Central to this study is Ross’s exploration of slave narratives as the unrecognized precursors to the kind of detective fiction that Poe and (slightly later, and on the other side of the Atlantic) Arthur Conan Doyle would go on to inaugurate. She convincingly shows how narratives by Moses Roper and Charles Ball, both appearing in 1837, challenge the supervisory regime of slavery through acts of sousveillance undertaken as acts of espionage. Ross argues that slave narratives of the 1820s and 1830s, published before the emergence of what Trish Loughran called “the abolitionist culture industry,” chose to position the enslaved as engaged with possibilities of active resistance. Of Ball’s Slavery in the United States, she suggests that, rather than assuming the position of eyewitness in a narrative space controlled by white rhetoric–for so long Frederick Douglass’s experience of Garrisonian abolitionism–Ball frames himself as a spy and “the conflict between the slave system and antislavery activists as a war, rather than a trial” (28). Although surveillance from above, following Foucault, instantiates structures of power associated with white supremacy, Ross’s study effectively complicates the apparent inevitability of this state of affairs by exploring how “antebellum authors were variously inverting, destabilizing and recombining the techniques of racialized surveillance and sousveillance in provocative ways” (12).

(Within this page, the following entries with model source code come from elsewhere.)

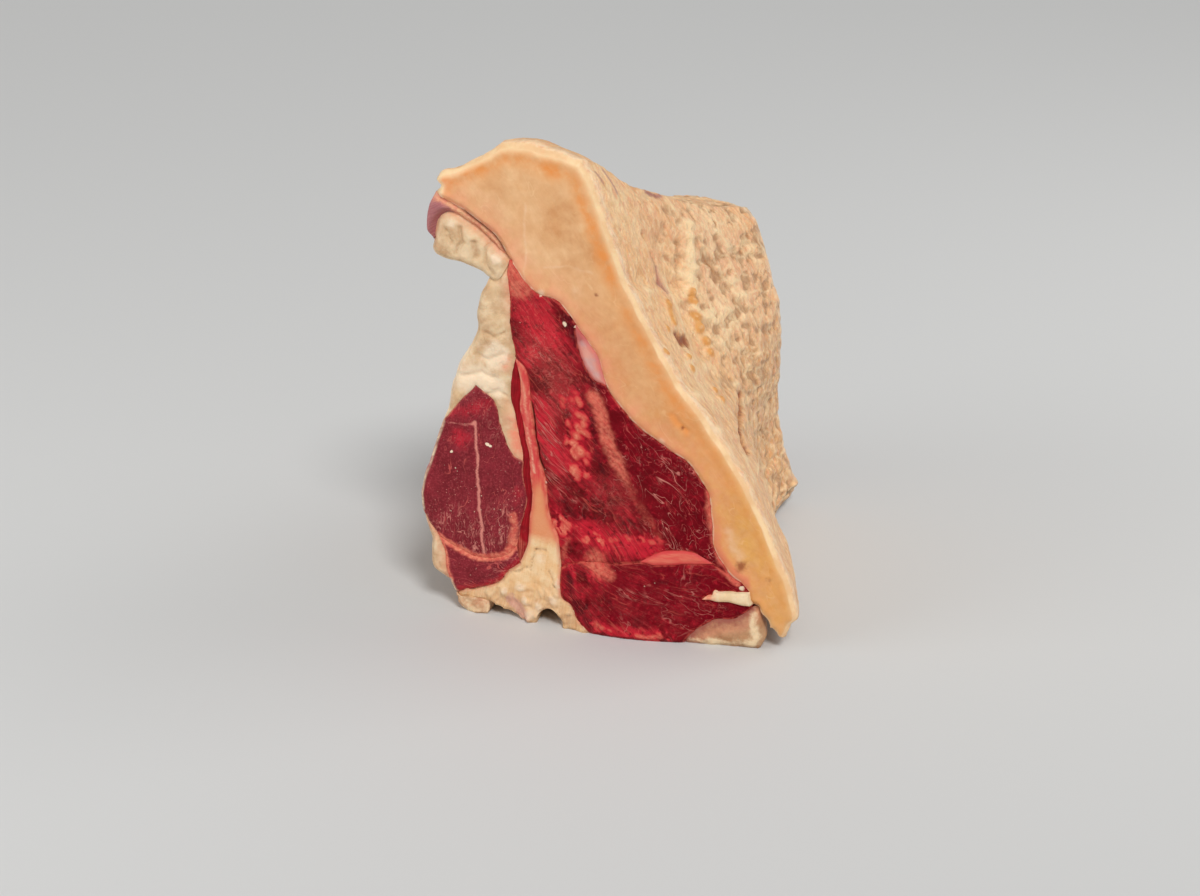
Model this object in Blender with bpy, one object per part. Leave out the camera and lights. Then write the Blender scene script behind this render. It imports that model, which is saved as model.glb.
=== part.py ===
"""Raw T-bone cut: a thick bone-in short-loin piece that stands on its sawn chine side.

The near cut face is a map of the loin's layers, drawn as border lines that neighbours share.
A layer is what its borders enclose, drawn in by half a seam. The function carry takes the whole
map back through the piece: it lowers, narrows and twists the section towards the far cut face,
and swells or hollows the fat side, so that every layer runs through and none meets another.

Lengths here are in millimetres, turned into metres as the meshes are made. +X is the fat side,
-Y the near cut face and +Z up. The origin is the middle of the base.
"""
import math

import bmesh
import bpy
import numpy as np
from mathutils import Matrix

MM = 0.001

# Driving dimensions: the near cut face's height and width, and the length between the faces
HEIGHT = 206.0
WIDTH = 161.0
DEPTH = 170.0
FAR_HEIGHT_SHARE = 0.705
FAR_WIDTH_SHARE = 0.8
SEAM = 0.45

# The near face's size as its borders are drawn below
DRAWN_HEIGHT = 206.0
DRAWN_WIDTH = 161.0

# How the section changes from the near face (t = 0) to the far face (t = 1)
EARLY_DROP = 1.4
TWIST_REACH = 25.5
TWIST_HEIGHT = 100.0
TWIST_SPAN = 43.0
FACE_BELLY = 7.0
BELLY_MIDDLE = 12.0
BELLY_WIDTH = 38.0
BELLY_HEIGHT = 34.0
END_ROUNDING = 0.012
ROUNDED_SHARE = 0.03
ROUNDING_MIDDLE = -40.0
CROWN = 6.5
RIM_STANDS = 0.8
HOLLOW_DEPTH = 12.0
GROOVE_DEPTH = 4.0
SHOULDER_SWELL = 3.5
FOOT_REACH = 3.5
SKIN_REACH = 38.0

# Spacing of the rings along the piece, and of the points along a border
STATIONS = (0.0, 0.008, 0.05, 0.18, 0.34, 0.5, 0.66, 0.82, 0.93, 1.0)
BORDER_STEP = 6.4
FINE_STEP = 4.0

# How much a point's x counts against its height where a side panel is creased, and the
# bluntest that a mitred corner is taken for
LEAN = 0.3
SHARPEST = 0.03

# Places on the near face where three or more borders meet
TAIL_CORNER = (-68.0, 184.5)
TAIL_HEEL = (-69.5, 165.0)
GROOVE_END = (-35.0, 160.0)
WAIST = (-44.0, 151.0)
RIB_TIP = (-32.3, 117.5)
FILLET_TIP = (-50.0, 104.5)
FILLET_SHOULDER = (-65.0, 86.0)
WEDGE_TIP = (-29.6, 72.0)
HIP = (-75.4, 46.0)
HIP_INNER = (-68.0, 33.5)
STRAP_FOOT = (-33.0, 33.5)
BODY_SHOULDER = (-31.0, 26.0)
HIP_FOOT = (-63.8, 13.6)
BODY_HEEL = (-61.0, 8.4)
LEG_TOP = (-12.5, 27.0)
LEG_FOOT = (2.0, 0.0)
SEAM_LEFT = (23.0, 33.6)
SEAM_RIGHT = (54.0, 36.2)
MUSCLE_TIP = (67.0, 29.5)
STRAND_ROOT_TOP = (69.8, 25.6)
STRAND_ROOT_LOW = (70.4, 20.4)
SPINE_SHOULDER = (70.0, 17.6)
NOTCH = (73.4, 18.4)
SPINE_TOE = (43.0, 0.0)
SINEW_TOP = (-6.0, 134.5)
SINEW_LOW = (7.2, 110.0)

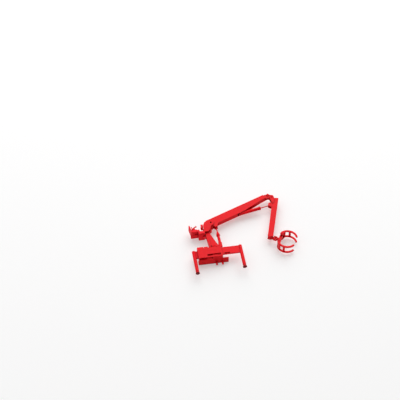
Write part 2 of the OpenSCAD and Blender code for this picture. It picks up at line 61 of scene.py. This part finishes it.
# ---------------------------------------------------------------- materials
def plastic(name, colour, rough, grain=0.06, scale=900.0, streak=0.04):
    """Self-coloured moulded plastic.

    It has slight flow mottling, painted shade in its crevices, a fine grain and an uneven satin
    sheen.
    """
    mat = bpy.data.materials.new(name)
    mat.use_nodes = True
    nt = mat.node_tree
    nodes, links = nt.nodes, nt.links
    shader = nodes["Principled BSDF"]
    coord = nodes.new("ShaderNodeTexCoord")

    flow = nodes.new("ShaderNodeTexNoise")
    flow.inputs["Scale"].default_value = FLOW_SCALE
    flow.inputs["Detail"].default_value = 4.0
    flow.inputs["Distortion"].default_value = 1.2
    links.new(coord.outputs["Object"], flow.inputs["Vector"])
    ramp = nodes.new("ShaderNodeValToRGB")
    ramp.color_ramp.elements[0].position = 0.3
    ramp.color_ramp.elements[1].position = 0.72
    low = [c * (1.0 - 2.2 * streak) for c in colour]
    high = [min(1.0, c * (1.0 + streak) + 0.004) for c in colour]
    ramp.color_ramp.elements[0].color = (*low, 1.0)
    ramp.color_ramp.elements[1].color = (*high, 1.0)
    links.new(flow.outputs["Fac"], ramp.inputs["Fac"])

    # Painted shade: an ambient occlusion node darkens the colour wherever another surface is
    # near, in crevices, between parts and next to the stage planes.
    occlusion = nodes.new("ShaderNodeAmbientOcclusion")
    occlusion.samples = 8
    occlusion.inputs["Distance"].default_value = PAINTED_SHADE_REACH
    shade_share = nodes.new("ShaderNodeMath")
    shade_share.operation = "SUBTRACT"
    shade_share.inputs[0].default_value = 1.0
    shade_share.use_clamp = True
    links.new(occlusion.outputs["AO"], shade_share.inputs[1])
    crevice_shade = nodes.new("ShaderNodeMix")
    crevice_shade.data_type = "RGBA"    # its colour sockets are inputs 6 and 7 and output 2
    links.new(shade_share.outputs[0], crevice_shade.inputs["Factor"])
    links.new(ramp.outputs["Color"], crevice_shade.inputs[6])
    crevice_shade.inputs[7].default_value = (*(c * t for c, t in zip(colour, PAINTED_SHADE_TINT)), 1.0)
    links.new(crevice_shade.outputs[2], shader.inputs["Base Color"])

    fine = nodes.new("ShaderNodeTexNoise")
    fine.inputs["Scale"].default_value = scale
    fine.inputs["Detail"].default_value = 6.0
    links.new(coord.outputs["Object"], fine.inputs["Vector"])
    gloss = nodes.new("ShaderNodeMapRange")
    gloss.inputs["From Min"].default_value = 0.3
    gloss.inputs["From Max"].default_value = 0.7
    gloss.inputs["To Min"].default_value = rough - 0.07
    gloss.inputs["To Max"].default_value = rough + 0.09
    links.new(flow.outputs["Fac"], gloss.inputs["Value"])
    links.new(gloss.outputs["Result"], shader.inputs["Roughness"])

    bump = nodes.new("ShaderNodeBump")
    bump.inputs["Strength"].default_value = grain
    bump.inputs["Distance"].default_value = GRAIN_DEPTH
    links.new(fine.outputs["Fac"], bump.inputs["Height"])
    links.new(bump.outputs["Normal"], shader.inputs["Normal"])

    shader.inputs["Subsurface Weight"].default_value = 0.12
    shader.inputs["Subsurface Scale"].default_value = 0.0006
    shader.inputs["Subsurface Radius"].default_value = (1.0, 0.15, 0.1)
    shader.inputs["Specular IOR Level"].default_value = 0.09
    shader.inputs["IOR"].default_value = 1.53
    return mat


FRAME_RED = plastic("moulded_red", (0.82, 0.002, 0.008), 0.42)
PIN_RED = plastic("pin_red", (0.80, 0.005, 0.012), 0.42, grain=0.03)
# Painted light: the seat red is the frame's red made lighter and pinker for the light that the
# seat's faces catch.
SEAT_RED_PAINTED_LIGHT = plastic("seat_red_painted_light", (0.90, 0.014, 0.026), 0.55, grain=0.16, scale=1600.0)


def pale_stage(name, tone, camera_only, glow=0.0):
    """Pale matt surface, clear from behind so that it never hides the crane.

    With camera_only, light passes through it as well and only the camera sees it.
    """
    mat = bpy.data.materials.new(name)
    mat.use_nodes = True
    nt = mat.node_tree
    nodes, links = nt.nodes, nt.links
    shader = nodes["Principled BSDF"]
    out = nodes["Material Output"]
    shader.inputs["Base Color"].default_value = (*tone, 1.0)
    shader.inputs["Roughness"].default_value = 0.85
    shader.inputs["Specular IOR Level"].default_value = 0.15
    shader.inputs["Emission Color"].default_value = (1.0, 0.998, 0.995, 1.0)
    shader.inputs["Emission Strength"].default_value = glow
    geo = nodes.new("ShaderNodeNewGeometry")
    clear = nodes.new("ShaderNodeBsdfTransparent")
    mix = nodes.new("ShaderNodeMixShader")
    links.new(shader.outputs["BSDF"], mix.inputs[1])
    links.new(clear.outputs["BSDF"], mix.inputs[2])
    if camera_only:
        path = nodes.new("ShaderNodeLightPath")
        unseen = nodes.new("ShaderNodeMath")
        unseen.operation = "SUBTRACT"
        unseen.inputs[0].default_value = 1.0
        links.new(path.outputs["Is Camera Ray"], unseen.inputs[1])
        either = nodes.new("ShaderNodeMath")
        either.operation = "MAXIMUM"
        links.new(unseen.outputs[0], either.inputs[0])
        links.new(geo.outputs["Backfacing"], either.inputs[1])
        links.new(either.outputs[0], mix.inputs["Fac"])
    else:
        links.new(geo.outputs["Backfacing"], mix.inputs["Fac"])
    links.new(mix.outputs["Shader"], out.inputs["Surface"])
    return mat


# ---------------------------------------------------------------- CAD nodes
def material_for(name):
    """The seat group is coarser with painted light; pins and rods are smoother; the rest is
    frame plastic.
    """
    if name in SEAT_NODES:
        return SEAT_RED_PAINTED_LIGHT
    if name.endswith(PIN_ENDINGS):
        return PIN_RED
    return FRAME_RED


def dress(name, obj):
    """Give a CAD node its plastic and slightly rounded edges."""
    obj.data.materials.clear()
    obj.data.materials.append(material_for(name))
    low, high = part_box(name)
    thin = min(high[i] - low[i] for i in range(3))
    soft = obj.modifiers.new("rounded_edges", "BEVEL")
    soft.width = min(EDGE_WIDTH, thin * EDGE_SHARE)
    soft.segments = 2
    soft.limit_method = "ANGLE"
    soft.angle_limit = math.radians(EDGE_ANGLE)
    soft.harden_normals = False


for node_name, node_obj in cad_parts.items():
    dress(node_name, node_obj)


# ---------------------------------------------------------------- stage
def sheet_quad(name, corners, mat):
    """One square of stage, which is no part of the crane."""
    mesh = bpy.data.meshes.new(name)
    mesh.from_pydata(corners, [], [(0, 1, 2, 3)])
    mesh.update()
    obj = bpy.data.objects.new(name, mesh)
    bpy.context.scene.collection.objects.link(obj)
    mesh.materials.append(mat)


SQUARE = [(-1, -1), (1, -1), (1, 1), (-1, 1)]
sheet_quad("table_plane", [(x * STAGE_HALF, TABLE_Y, z * STAGE_HALF) for x, z in SQUARE],
           pale_stage("table_white", (0.63, 0.63, 0.63), False, 0.33))
floor_z = size_before[0][2] - FLOOR_GAP
sheet_quad("floor_plane", [(x * STAGE_HALF, y * STAGE_HALF, floor_z) for x, y in SQUARE],
           pale_stage("floor_white", (0.90, 0.90, 0.90), True))


# ---------------------------------------------------------------- camera and light
cam_data = bpy.data.cameras.new("camera")
cam_data.sensor_width = 36.0
cam_data.lens = CAMERA_LENS
cam_data.clip_start = 0.01
cam_data.clip_end = 20.0
cam = bpy.data.objects.new("camera", cam_data)
bpy.context.scene.collection.objects.link(cam)
look = Vector(CAMERA_LOOK).normalized()
right = Vector(CAMERA_RIGHT)
right = (right - look * right.dot(look)).normalized()
up = right.cross(look)
turn = Matrix((right, up, -look)).transposed().to_4x4()
cam.matrix_world = Matrix.Translation(CAMERA_AT) @ turn
bpy.context.scene.camera = cam


def area_light(name, at, size, power):
    """White square light, aimed at the middle of the crane."""
    data = bpy.data.lights.new(name, "AREA")
    data.shape = "SQUARE"
    data.size = size
    data.energy = power
    obj = bpy.data.objects.new(name, data)
    bpy.context.scene.collection.objects.link(obj)
    aim = (Vector(CRANE_CENTRE) - Vector(at)).normalized()
    obj.matrix_world = Matrix.Translation(at) @ aim.to_track_quat("-Z", "Y").to_matrix().to_4x4()


area_light("key", (0.25, -0.75, 0.75), 1.2, 11.0)
area_light("fill", (-0.55, -0.8, -0.1), 0.9, 1.6)

# The surroundings are darker below the horizon than above it.
world = bpy.data.worlds.new("world")
world.use_nodes = True
sky = world.node_tree
sky_coord = sky.nodes.new("ShaderNodeTexCoord")
sky_split = sky.nodes.new("ShaderNodeSeparateXYZ")
sky_ramp = sky.nodes.new("ShaderNodeValToRGB")
sky_map = sky.nodes.new("ShaderNodeMapRange")
sky_map.inputs["From Min"].default_value = -1.0
sky_map.inputs["From Max"].default_value = 1.0
sky.links.new(sky_coord.outputs["Generated"], sky_split.inputs["Vector"])
sky.links.new(sky_split.outputs["Z"], sky_map.inputs["Value"])
sky.links.new(sky_map.outputs["Result"], sky_ramp.inputs["Fac"])
sky_ramp.color_ramp.elements[0].position = 0.18
sky_ramp.color_ramp.elements[0].color = (0.24, 0.235, 0.235, 1.0)
sky_ramp.color_ramp.elements[1].position = 0.7
sky_ramp.color_ramp.elements[1].color = (0.95, 0.95, 0.95, 1.0)
sky.links.new(sky_ramp.outputs["Color"], sky.nodes["Background"].inputs["Color"])
sky.nodes["Background"].inputs["Strength"].default_value = 0.66
bpy.context.scene.world = world
bpy.context.scene.view_settings.view_transform = "Standard"
bpy.context.scene.view_settings.look = "None"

Ross’s third chapter offers two compelling examples of how assumptions of white surveillance–the fantasy of seeing without being seen–are deconstructed, narratives in which “the epistemological authority of white oversight” unravels (78). She argues that in both Douglass’s The Heroic Slave (1853) and Herman Melville’s “Benito Cereno” (1855), the reader is confronted with the staging of an epistemological crisis when white observers find themselves the target of an oppositional Black gaze. In the case of Melville’s text, at the moment when Delano is forced to recognize the reality and insurrectionist authority of the Black gaze, the third-person narrative focalized through Delano breaks off, as if now lacking the stabilizing epistemic authority of white invisibility. Replacing it is Benito Cereno’s legal deposition, posing as an authoritative text but, as Ross skilfully demonstrates, in fact rife with incompleteness and inadequacies. The destruction of the power of white surveillance brings with it a rupture in narrative form, undermining the attempt to reconstruct historical events. Likewise, Douglass’s novella switches from a third-person omniscient narrative, focalized through Listwell, an increasingly sympathetic white abolitionist, to that of Tom Grant, a racist white sailor. The transition from one to the other occurs at the point at which Listwell embraces sousveillance and fugitivity, a form of looking that lies outside the bounds of U.S. slave law and beyond the possibility of authoritative, authorized narration. “Because Grant maintains his racial superiority,” Ross points out, he “can provide testimony about the rebellion, relying on his white oversight to stabilize his reconstruction of the past” by framing it through the reassuring prism of American revolutionary rhetoric, thereby occluding its racial specificity (101).

The final chapter of Ross’s book switches the focus to questions of gender and the market, with readings of Harriet Jacobs’s Incidents in the Life of Slave Girl (1861) and Hannah Crafts’s The Bondswoman’s Narrative (written c.1853-60) through the organizing rubric of “speculation,” a term replete with multiple meanings: the conjecturing of multiple futures, the act of spying, and the practice of financial risk-taking. In her analysis of these two texts, Ross shows how their protagonists both “harness the power of surveillance to protect themselves and others” and exploit the speculative features of a marketplace in which their visibility is always commodified (103). Crafts, in particular, concludes her book with Hannah happily married in a manner that self-consciously “underscores its fictionality” (125), not as an implausible fantasy but rather to show how sousveillance “can open up a space to conceive the future” (126). If enslavement, as Johannes Voelz has characterised it in his book The Poetics of Insecurity, is “a life divested of futurity,” The Bondswoman’s Narrative’s conclusion is defiantly speculative, conjecturing an alternative future unimaginable within the constraints of mid-nineteenth-century Southern reality: Hannah’s tactics of observation culminate in an act of narrative resistance to the harsh inevitability of the enslaved person’s experience of time.

Ross ends her book with a short coda that brings its preoccupations right up to the present moment by reminding us of those examples of sousveillant recordings of police violence in our Black Lives Matter era and of the danger they cause for those witnesses once they circulate within the culture. The visible sousveillant–Darnella Frazier, for instance, who captured on video the murder of George Floyd–is put at risk by a society forced to confront the reality of a Black gaze and the visibility of a Black gazer. But, Ross concludes, “to make changes, whether individually or structurally, the information gathered by watching from below must be made public” (128). Attending to sousveillance, its risks and rewards, punctures the illusion of white scopic invulnerability; Ross shows how watching is, or can be, mutual, shared, disruptive–and potentially revolutionary.

Andrew Taylor

 

Works Cited

White, Ed. “The Ourang-Outang Situation.” College Literature 30.3 (Summer 2003): 88-106.